By Brad Laidman | July 18, 2001

God I wish I had written this movie. The ultimate goal of a writer is to pen something snappy and cast himself as the hero, and Quentin Tarantino pulls it off in spades. So you’re a bit of a flake. You have a huge Elvis obsession. You love comic books, and you know how to use a plastic honey bear container as a water pipe. What if I cast a fast talking cool actor like Christian Slater, as myself. Wouldn’t it be excellent if instead of sitting through three Sonny Chiba movies alone on my birthday a hot number like Patricia Arquette walked into the theater, fell in my lap, immediately decided I was the coolest guy on the face of the Earth and the only man for her?
That wouldn’t be enough though. I would have to prove myself to her somehow. I would have to go on a quest. I would have to stand up to her white Afro-American fixated psycho junkie pimp (Gary Oldman), and set her free. I’d accidentally wind up with a couple of hundred thousand dollars in uncut coke, narrowly avoid the police, the mob, and my own stupidity, and retire on a beach somewhere. I’d have passionate sex in a phone booth to the sounds of Chantilly Lace. Every word I uttered would be poetry because I’ve been waiting all my life to grab hold of the world and shake it. All the while Elvis (Val Kilmer) would appear like an apparition, root me on, and assure me that my grace and style truly merit his attention. “I like you Clarence. Always have, always will!” That would be something.
And it is. There are so many A level anti-hero stars in this movie that Sam Jackson appears for thirty seconds, disappears and is never missed. Brad Pitt plays the most entertaining stoner since Sean Penn divorced Madonna and decided he’d rather direct. Enjoy, as he invites a gang of mobsters in for a smoke. Christopher Walken and Dennis Hopper face off in a beautifully written greatest psychotic actor of all time contest to the death, the sound of their voices spurred along by the crackling burning tobacco they share.

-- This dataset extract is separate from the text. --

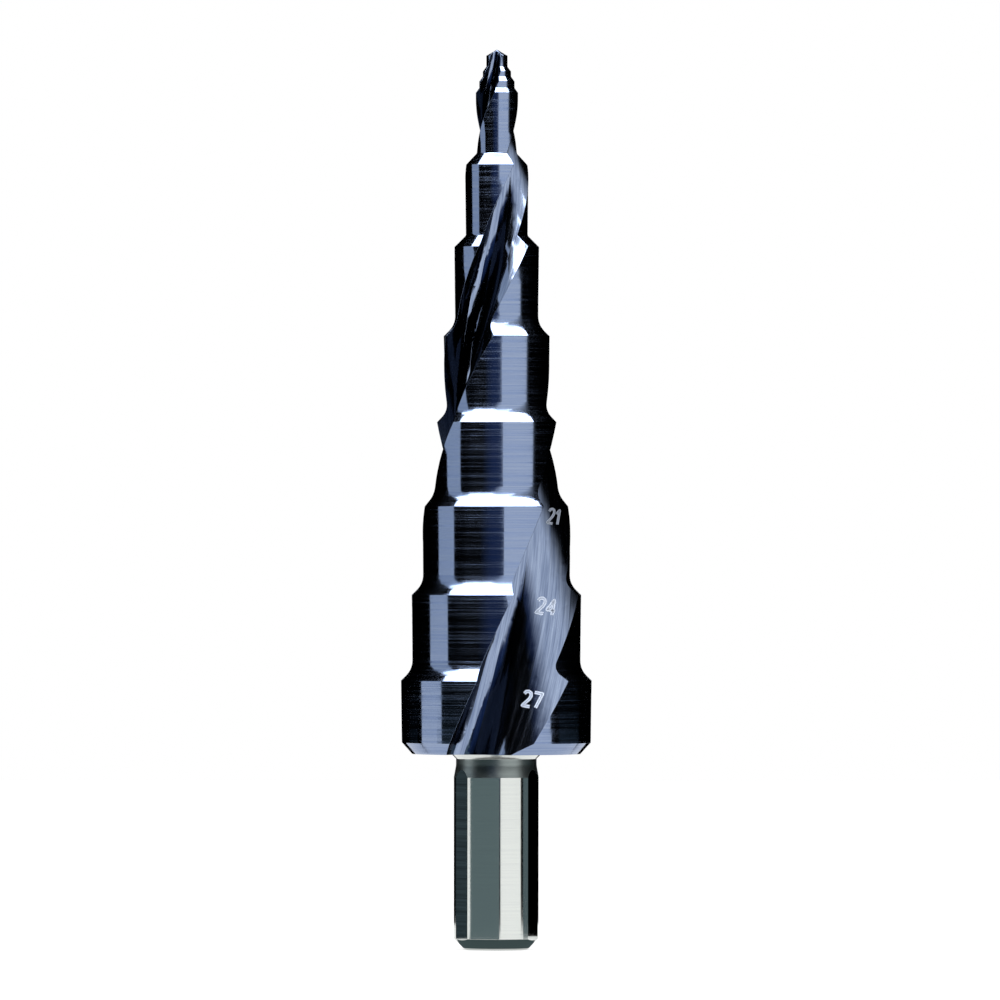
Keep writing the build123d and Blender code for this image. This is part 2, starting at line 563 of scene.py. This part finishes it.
@dataclass
class SizeMarks:
    """The numbers beside the three widest steps, as thin engraved strokes on the flute's heel.

    Tilt is in degrees. Stroke width, lift and spacing are in millimetres. The advance from digit to
    digit and the glyphs are shares of the digits' height. Rays to the surface start at RAY_START, in
    metres.
    """

    drill: bpy.types.Object
    tilt: float = -10.0
    stroke_width: float = 0.46
    advance: float = 0.68
    lift: float = 0.02
    spacing: float = 0.08
    roughness: float = 0.55
    metallic: float = 0.2
    edge_colour: Colour = (0.66, 0.74, 0.90)
    middle_colour: Colour = (0.33, 0.40, 0.54)

    STRIP_SIDES: ClassVar[tuple[float, ...]] = (-0.5, -0.12, 0.12, 0.5)
    RAY_START: ClassVar[float] = -0.1
    GLYPHS: ClassVar[dict[str, tuple[tuple[Point, ...], ...]]] = {
        "1": (((0.02, 0.70), (0.26, 1.0), (0.26, 0.0)),),
        "2": (((0.02, 0.80), (0.12, 0.96), (0.28, 1.0), (0.44, 0.93), (0.48, 0.72), (0.38, 0.48),
               (0.0, 0.0), (0.50, 0.0)),),
        "4": (((0.38, 0.0), (0.38, 1.0), (0.0, 0.30), (0.54, 0.30)),),
        "7": (((0.0, 1.0), (0.54, 1.0), (0.22, 0.0)),),
    }

    def marks(self) -> list[SizeMark]:
        """Numbers on the drill.

        Returns:
            The three numbers, from the widest step up.
        """
        return [
            SizeMark("27", across=3.64, height=34.7, size=2.1),
            SizeMark("24", across=5.57, height=47.75, size=2.15),
            # The 21 lies in a darker part of the drill: tone 0.55 is painted shade on its colours
            SizeMark("21", across=7.14, height=60.4, size=2.05, width_share=0.76, tone=0.55),
        ]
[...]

Even Bronson Pinchot makes up for years of Balki as a pathetic hanger on personal assistant to Saul Rubinek’s edgy white powder Hollywood parody of a Francis Ford Coppola wannabe.
Tony Scott steers the movie like a rocket and it never slows down, in fact there are continuos segues to fast moving trucks, trains, even a literal roller coaster ride. Arquette and Slater, as Alabama and Clarence Worley, are in heavy company here and more than hold their own. Arquette survives an especially intense and violent showdown with Soprano’s star James Gandolfini, as a philosophically sadistic hit man, and Slater reminds you once again how cool it is to sound and act like a young Jack Nicholson What’s fun is that neither character has any idea what they are doing, as they bravely keep talking, continually throw out grade A pop references, and make things up as they go along. “Your son F**k-head that he is, left his driver’s license in a dead guys hand!”
The tense finale is another Tarantino Mexican standoff, “Reservoir Dogs” with more ammo, more shooters, and a much happier ending. When Alabama passes Clarence a note that says “You’re so cool!” seconds from the shootout, he might as well have written it to himself. Tarantino and an uncredited Roger Avary fill this film with so much sparkling dialogue it’s a wonder they had anything left for Pulp Fiction. In essence the perfect fantasy perfectly realized.